Over the years artists, critics, and historians have repeatedly used words
like quiet, modest, small, and intimate to describe aspects of Seliger's
painting. These are accurate and telling adjectives which help to define
the conditions of this work; they are not, however, its virtues. Rather
they are the most objective way of locating the work-determining its place.
The value of this work in the most general sense is in the depth and intensity
of its experience as art; more specifically, in its power to do what nature
does, not with imitation, but through a parallel "synthetic" experience.
These paintings offer us what Seliger calls an "inner landscape."
These "inner landscapes" are complex abstract spaces hung on unconscious
beginnings. Seliger
accepts that premise, almost an arbitrary composition, painted "automatically,"

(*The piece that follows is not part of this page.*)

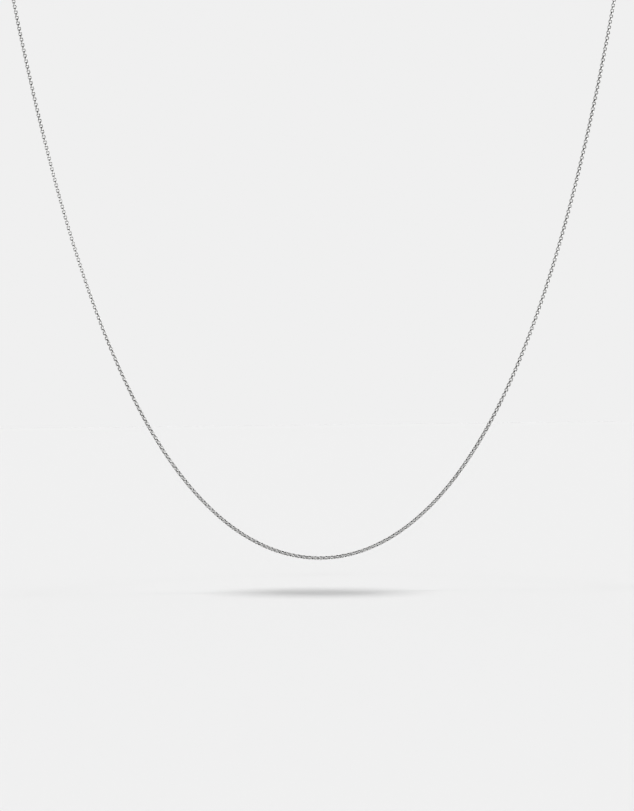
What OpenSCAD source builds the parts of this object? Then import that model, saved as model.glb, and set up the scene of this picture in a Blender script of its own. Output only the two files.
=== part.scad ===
// A box chain necklace, closed round a neck. The front hangs free as a catenary in an upright
// plane, and from the shoulders the chain goes back round the neck to a bolt ring at the nape.
// Millimetres, +Z up, the wearer's front towards -Y. The origin is the middle of the closure.

/* [Chain] */
// Length once round the closed necklace, its clasp included
necklace_len = 600; // [560:5:760]
// Width of the chain across two opposite sides
chain_w = 0.92; // [0.86:0.02:1.4]
// Room round the links of the chain, for their play
link_room = 0.05; // [0:0.01:0.08]
// Width of the flat strip that every link is bent from
strip_w = 0.4; // [0.3:0.02:0.6]
// Thickness of that strip
strip_t = 0.18; // [0.12:0.01:0.22]
// Outside radius of the bends at a link's corners
bend_r = 0.4; // [0.25:0.01:0.45]

/* [Neck] */
// Distance between the strands where they come over the shoulders
shoulder_w = 152; // [135:1:170]
// Depth from the nape forward to the plane that the front hangs in
neck_depth = 73; // [50:1:90]
// Height of the nape above the place where the front starts to hang
nape_rise = 32; // [22:1:45]

/* [Closure] */
// Outer diameter of the bolt ring
clasp_d = 5.6; // [5:0.1:8]
// Diameter of the tube that the bolt ring is bent from
clasp_tube_d = 1.2; // [1:0.1:1.5]
// Diameter of the bolt that slides in that tube, seen across the ring's mouth
bolt_d = 0.8; // [0.5:0.05:0.9]
// Angle of the ring's mouth
mouth_angle = 42; // [25:1:60]
// Diameter of the thumb knob on the bolt
knob_d = 0.7; // [0.5:0.05:0.9]
// Height of the knob above the tube
knob_h = 0.55; // [0.3:0.05:0.9]
// Diameter of the wire of the bolt ring's eye
eye_wire_d = 0.5; // [0.4:0.05:0.7]
// Outer diameter of the rings at the two ends of the chain
ring_d = 3.6; // [3.3:0.1:5]
// Diameter of the wire of those rings
ring_wire_d = 0.45; // [0.35:0.05:0.55]
// Clearance between pieces that pass through each other
link_gap = 0.15; // [0.1:0.01:0.18]
// Play between two links
link_play = 0.02; // [0:0.01:0.05]

/* [Hidden] */

$fn = 48;

// The two rings lie level and the bolt ring and end links stand upright, so that each passes
// through the next. Places along the closure are from the middle of the bolt ring.
ring_r = (ring_d - ring_wire_d) / 2;
clasp_r = (clasp_d - clasp_tube_d) / 2;
eye_bore_r = ring_wire_d / 2 + link_gap;
eye_r = eye_bore_r + eye_wire_d / 2;
eye_seam = 0.1;
eye_x = clasp_d / 2 + eye_seam + eye_bore_r;
clasp_ring_x = eye_x + ring_r;
catch_ring_x = -(clasp_r - clasp_tube_d / 2 - link_gap - ring_wire_d / 2) - ring_r;

// An end link's inner bar sits in its ring, as far out as its corners may come
ring_hollow_r = ring_d / 2 - ring_wire_d - link_gap;
end_bar_x = sqrt(pow(ring_hollow_r, 2) - pow(strip_w / 2, 2));
end_hollow_l = ring_d / 2 - end_bar_x + link_gap + strip_t + link_play;
end_hollow_w = ring_wire_d + 2 * link_gap;
end_reach = end_bar_x + end_hollow_l + strip_t + link_gap;

// The whole closure is centred on the origin, and the chain starts at either end of it
closure_half = (clasp_ring_x - catch_ring_x) / 2 + end_reach;
clasp_x = -(clasp_ring_x + catch_ring_x) / 2;

half_span = shoulder_w / 2;
// Share of the half span over which the chain leaves the nape before it bends forward
nape_share = 0.6;
// Rings of the chain's tube along the hanging front, and along each side of the neck
hang_rings = 42;
neck_rings = 24;

function sinh(x) = (exp(x) - exp(-x)) / 2;
function cosh(x) = (exp(x) + exp(-x)) / 2;
function total(list) = list * [for (item = list) 1];

// The front is the catenary z = a cosh(x / a), and q is its half span over a
function hang_a(q) = half_span / q;
function hang_len(q) = 2 * hang_a(q) * sinh(q);

// Each side of the neck is one cubic from the shoulder, along the front's own tangent, to the nape
function neck_handles(q) = let (shoulder = [half_span, -neck_depth, -nape_rise])
    [
        shoulder,
        shoulder + nape_rise * [1 / sinh(q), 0, 1],
        [closure_half + nape_share * (half_span - closure_half), 0, 0],
        [closure_half, 0, 0]
    ];
function on_cubic(p, t) =
    [pow(1 - t, 3), 3 * pow(1 - t, 2) * t, 3 * (1 - t) * pow(t, 2), pow(t, 3)] * p;
function along_cubic(p, t) =
    [pow(1 - t, 2), 2 * (1 - t) * t, pow(t, 2)] * [for (i = [0 : 2]) p[i + 1] - p[i]];
function neck_len(q) = let (p = neck_handles(q), n = 2 * neck_rings)
    total([for (i = [1 : n]) norm(on_cubic(p, i / n) - on_cubic(p, (i - 1) / n))]);

// The catenary takes what the neck and the closure leave of the length, found by halving
function loop_len(q) = hang_len(q) + 2 * neck_len(q) + 2 * closure_half;
function hang_q(low = 0.8, high = 5, steps = 40) = let (middle = (low + high) / 2)
    steps == 0 ? middle
    : loop_len(middle) > necklace_len ? hang_q(low, middle, steps - 1)
    : hang_q(middle, high, steps - 1);

function unit(v) = v / norm(v);
function mirrored(v) = [-v.x, v.y, v.z];

// A station is [place, direction of travel, direction that the chain's front side faces]. The
// route runs from the closure's left end round the front to its right end.
function hang_station(q, u) =
    [
        [hang_a(q) * u, -neck_depth, -nape_rise - hang_a(q) * (cosh(q) - cosh(u))],
        unit([1, 0, sinh(u)]),
        [0, -1, 0]
    ];
function neck_station(q, t) = let (p = neck_handles(q), along = unit(along_cubic(p, t)))
    [on_cubic(p, t), along, t == 1 ? [0, 0, 1] : unit([0, -along.z, along.y])];
function left_of(station) = [mirrored(station[0]), -mirrored(station[1]), station[2]];
function route(q) =
    [
        for (i = [neck_rings : -1 : 1]) left_of(neck_station(q, i / neck_rings)),
        for (i = [0 : hang_rings]) hang_station(q, q * (2 * i / hang_rings - 1)),
        for (i = [1 : neck_rings]) neck_station(q, i / neck_rings)
    ];

// The outline that box links at right angles to each other fill: a square without its corners
function link_outline() = let (a = chain_w / 2 + link_room, b = strip_w / 2 + link_room)
    [[a, b], [b, a], [-b, a], [-a, b], [-a, -b], [-b, -a], [b, -a], [a, -b]];

function ring_points(station, outline) = let (side = cross(station[1], station[2]))
    [for (p = outline) station[0] + p.x * station[2] + p.y * side];

// A solid of this outline, swept along stations
module sweep(stations, outline) {
    n = len(outline);
    last = len(stations) - 1;
    walls = [
        for (i = [0 : last - 1], j = [0 : n - 1])
            [i * n + j, (i + 1) * n + j, (i + 1) * n + (j + 1) % n, i * n + (j + 1) % n]
    ];
    polyhedron(
        points = [for (s = stations) each ring_points(s, outline)],
        faces = concat(
            walls,
            [[for (j = [0 : n - 1]) j]],
            [[for (j = [n - 1 : -1 : 0]) last * n + j]]
        ),
        convexity = 10
    );
}

// A rectangle whose corners are arcs
module rounded_box(length, width, radius) {
    square([length - 2 * radius, width], center = true);
    square([length, width - 2 * radius], center = true);
    for (x = [-1, 1], y = [-1, 1])
        translate([x * (length / 2 - radius), y * (width / 2 - radius)])
            circle(r = radius);
}

// A ring of round wire, or an arc of one from the X axis
module wire_ring(radius, wire_d, angle = 360) {
    rotate_extrude(angle = angle)
        translate([radius, 0])
            circle(d = wire_d);
}

// The chain, as the room that its links fill
module chain() {
    color("silver")
        sweep(route(hang_q()), link_outline());
}

// The last link of the chain, long enough to take its ring's wire. It stands upright.
module end_link() {
    color("silver")
        rotate([90, 0, 0])
            linear_extrude(strip_w, center = true)
                difference() {
                    rounded_box(end_hollow_l + 2 * strip_t, end_hollow_w + 2 * strip_t, bend_r);
                    rounded_box(end_hollow_l, end_hollow_w, bend_r - strip_t);
                }
}

module end_link_left() {
    translate([clasp_x + catch_ring_x - end_bar_x - end_hollow_l / 2, 0, 0])
        end_link();
}

module end_link_right() {
    translate([clasp_x + clasp_ring_x + end_bar_x + end_hollow_l / 2, 0, 0])
        end_link();
}

// The closed ring that the bolt ring hooks on
module catch_ring() {
    color("silver")
        translate([clasp_x + catch_ring_x, 0, 0])
            wire_ring(ring_r, ring_wire_d);
}

// The ring that joins the bolt ring's eye to the chain
module clasp_ring() {
    color("silver")
        translate([clasp_x + clasp_ring_x, 0, 0])
            wire_ring(ring_r, ring_wire_d);
}

// The bolt ring: a bent tube whose mouth is closed by its bolt, with a thumb knob and an eye
module clasp() {
    mouth_start = 98;
    knob_angle = mouth_start - 14;
    knob_root = 0.25;
    color("silver")
        translate([clasp_x, 0, 0])
            rotate([90, 0, 0]) {
                rotate(mouth_start + mouth_angle)
                    wire_ring(clasp_r, clasp_tube_d, 360 - mouth_angle);
                rotate(mouth_start - 1)
                    wire_ring(clasp_r, bolt_d, mouth_angle + 2);
                rotate(knob_angle)
                    translate([clasp_d / 2 - knob_root, 0, 0])
                        rotate([0, 90, 0])
                            cylinder(d = knob_d, h = knob_root + knob_h);
                translate([eye_x, 0, 0])
                    wire_ring(eye_r, eye_wire_d);
            }
}

chain();
end_link_left();
end_link_right();
catch_ring();
clasp_ring();
clasp();
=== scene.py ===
import math

import bpy
import numpy as np
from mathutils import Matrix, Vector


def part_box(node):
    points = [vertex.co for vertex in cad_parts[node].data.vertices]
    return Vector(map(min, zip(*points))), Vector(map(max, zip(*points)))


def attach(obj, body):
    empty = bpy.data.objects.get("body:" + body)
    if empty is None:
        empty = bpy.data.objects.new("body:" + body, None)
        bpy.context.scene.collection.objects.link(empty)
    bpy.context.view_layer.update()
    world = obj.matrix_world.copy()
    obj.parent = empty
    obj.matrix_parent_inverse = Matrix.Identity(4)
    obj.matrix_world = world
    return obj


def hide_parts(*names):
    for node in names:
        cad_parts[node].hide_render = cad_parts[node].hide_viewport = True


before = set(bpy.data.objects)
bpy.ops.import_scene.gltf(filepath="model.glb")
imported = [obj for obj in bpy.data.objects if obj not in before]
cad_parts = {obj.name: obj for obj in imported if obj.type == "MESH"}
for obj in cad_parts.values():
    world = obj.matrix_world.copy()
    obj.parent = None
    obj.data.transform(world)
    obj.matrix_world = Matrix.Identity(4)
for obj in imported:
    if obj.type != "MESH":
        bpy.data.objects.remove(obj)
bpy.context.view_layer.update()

# Box chain
# One strand of some 840 links, each a flat silver strip that is bent round into a box, threaded
# through the last one at right angles and soldered shut. It is woven by machine and polished in a
# drum, so its outside is bright. The inside of each link is painted nearly black as shade, and is
# left a little rougher.

MM = 0.001
chain_width = 0.92 * MM
strip_width = 0.4 * MM
strip_thickness = 0.18 * MM
bend_radius = 0.4 * MM
link_play = 0.02 * MM
wanted_pitch = 0.695 * MM
# Room that the CAD tube leaves round the links for their play
link_room = 0.05 * MM
# Clearance between pieces that pass through each other
link_gap = 0.15 * MM

# The closed necklace hangs as it does when worn: a free catenary in front, and from the shoulders
# one smooth sweep a side round the neck to the closure. It is as long as the CAD tube it replaces.
shoulder_width = 152 * MM
nape_rise = 32 * MM
# Share of the half span over which the chain leaves the nape before it bends forward
nape_share = 0.6

tube_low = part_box("chain")[0]
front_y = tube_low.y + chain_width / 2 + link_room
bottom_z = tube_low.z + chain_width / 2 + link_room
route_ends = (
    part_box("end_link_left")[0].x - link_gap,
    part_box("end_link_right")[1].x + link_gap,
)
half_span = shoulder_width / 2


def halved(rising, wanted, low, high, halvings=60):
    """Where between low and high a rising function comes to the wanted value."""
    for _ in range(halvings):
        middle = (low + high) / 2
        if rising(middle) < wanted:
            low = middle
        else:
            high = middle
    return low


def units(vectors):
    return vectors / np.linalg.norm(vectors, axis=1)[:, None]


# The catenary is z = a cosh(x / a), and span_in_a is its half span over a
drop = -nape_rise - bottom_z
span_in_a = halved(lambda q: (math.cosh(q) - 1) / q, drop / half_span, low=0.5, high=5)
catenary_a = half_span / span_in_a
# Points that are worked out along each half of the front, and along each side of the neck
curve_points = 800


def hanging_half():
    """Places, directions and facings up one side of the front, from its lowest place."""
    u = np.linspace(0, span_in_a, curve_points)
    level = np.zeros(curve_points)
    places = np.stack(
        [catenary_a * u, level + front_y, bottom_z + catenary_a * (np.cosh(u) - 1)], 1
    )
    along = units(np.stack([level + 1, level, np.sinh(u)], 1))
    return places, along, np.tile([0.0, -1.0, 0.0], (curve_points, 1))


def neck_half(end_x):
    """Places, directions and facings from a shoulder round the neck to the closure at end_x."""
    shoulder = np.array([half_span, front_y, -nape_rise])
    handles = np.array(
        [
            shoulder,
            shoulder + nape_rise * np.array([1 / math.sinh(span_in_a), 0, 1]),
            [end_x + nape_share * (half_span - end_x), 0, 0],
            [end_x, 0, 0],
        ]
    )
    t = np.linspace(0, 1, curve_points)
    s = 1 - t
    places = np.stack([s**3, 3 * s**2 * t, 3 * s * t**2, t**3], 1) @ handles
    along = units(np.stack([s**2, 2 * s * t, t**2], 1) @ np.diff(handles, axis=0))
    facing = np.stack([np.zeros(curve_points), -along[:, 2], along[:, 1]], 1)
    facing[-1] = [0, 0, 1]
    return places, along, units(facing)


def half_route(end_x):
    """One side of the route, from the lowest place of the front to the closure."""
    parts = zip(hanging_half(), neck_half(end_x))
    return [np.concatenate([front, neck[1:]]) for front, neck in parts]


right_half = half_route(route_ends[1])
left_half = [part * [-1, 1, 1] for part in half_route(-route_ends[0])]
# The left side is run through towards the lowest place, so it goes the other way
left_half[1] = -left_half[1]
route_places, route_along, route_facing = (
    np.concatenate([left[:0:-1], right]) for left, right in zip(left_half, right_half)
)
route_steps = np.linalg.norm(np.diff(route_places, axis=0), axis=1)
route_at = np.concatenate([[0], np.cumsum(route_steps)])
route_length = route_at[-1]

# Both end links stand upright, so the first and last small links lie level: an even number of steps
link_steps = 2 * round(route_length / wanted_pitch / 2)
# The first link's outer bar lies in the end link's hollow, with a link's usual play
first_link_at = wanted_pitch / 2 - strip_thickness - link_gap - link_play / 2
link_pitch = (route_length - 2 * first_link_at) / link_steps
link_length = link_pitch + 2 * strip_thickness + link_play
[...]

and lets it tell him the way. This "listening" in his work, which
is a holdover from Surrealism and the later Tachism, gives the paintings
their most compelling association with nature: they listen to us as well
as talk to us. In short, they offer us a relationship. They might gently
show us their way, as Seliger has evolved each image to allow ambiguity
and openness to foil his acute definition of form, but they also let us
go our own way. They let us be. In their intimacy they give us a world to
explore as they wish, bringing to them what we wish, and finally letting
us make them whatever we wish. They share their control, and Seliger is
a master at making that possible. These are carefully crafted images, but
they have nothing to prove. They are just an offer, some light, some wonder,
some beauty. If we have the time they lend us some touch, to be "in
touch." Like nature, they listen, and then quietly point out a way.
Over the years color has become more and more the partner to form in the
realization of these paintings; this marriage has steadily increased their
sensuality, extended their space, and given them a longer view. With the
range of color came more surface, more bonding by their relationships, and
more dimension as space, with more penetration and more relief. This all
meant less drawing and value structure, and greater aesthetic range and
possibility.
If we're lucky, between the extremes we find time to warm to the intimate.
Charles Seliger had fame early, as a very young person being counted among
the hot pistols of Abstract Expressionism in New York during the Forties
and Fifties. His abstractions were bold in their assertion of Surrealism
and Biomorphism, more about form than color, and brooding in their dramatic
impact. His work caught the imagination of the public, but as the light
passed into his work and he settled into his mature style, fame went its
way.
Now, in a fashion which poetically reflects both the artist and his work,
the Guggenheim is generously and quietly introducing twenty-four paintings
into their private collection. In this show we can see the greatest of Seliger's
achievements; not his peaks, or the feathers in his cap, but his real accomplishment-his
gift-his work: thirty-five years of wonder and light by a person who has
never stopped growing; a gentle voyage of discovery that carries all the
joy, pain, and learning in every passage. Their experience carries every
extreme with a remarkable consistency, and while the investigation and personality
of each may change, the vision is clearly the same.
Small is part of Seliger's method, and it is how he is known. Without overstating
this aspect of the work, it is fundamental to its intention. He wants us
to have to walk up close to enjoy it. He lures us in with a large set of
relationships in the picture that can't properly be seen from a distance.
Once he has us in close, we are in range for what he's really up to. If
we have the time, we take him up on it. It's not hard. The promise is fantastic.
That's the gift of it.
The work is greater now than ever. This particular body of work may be history,
but more than anything else it is a prelude. Seliger's gifts keep coming.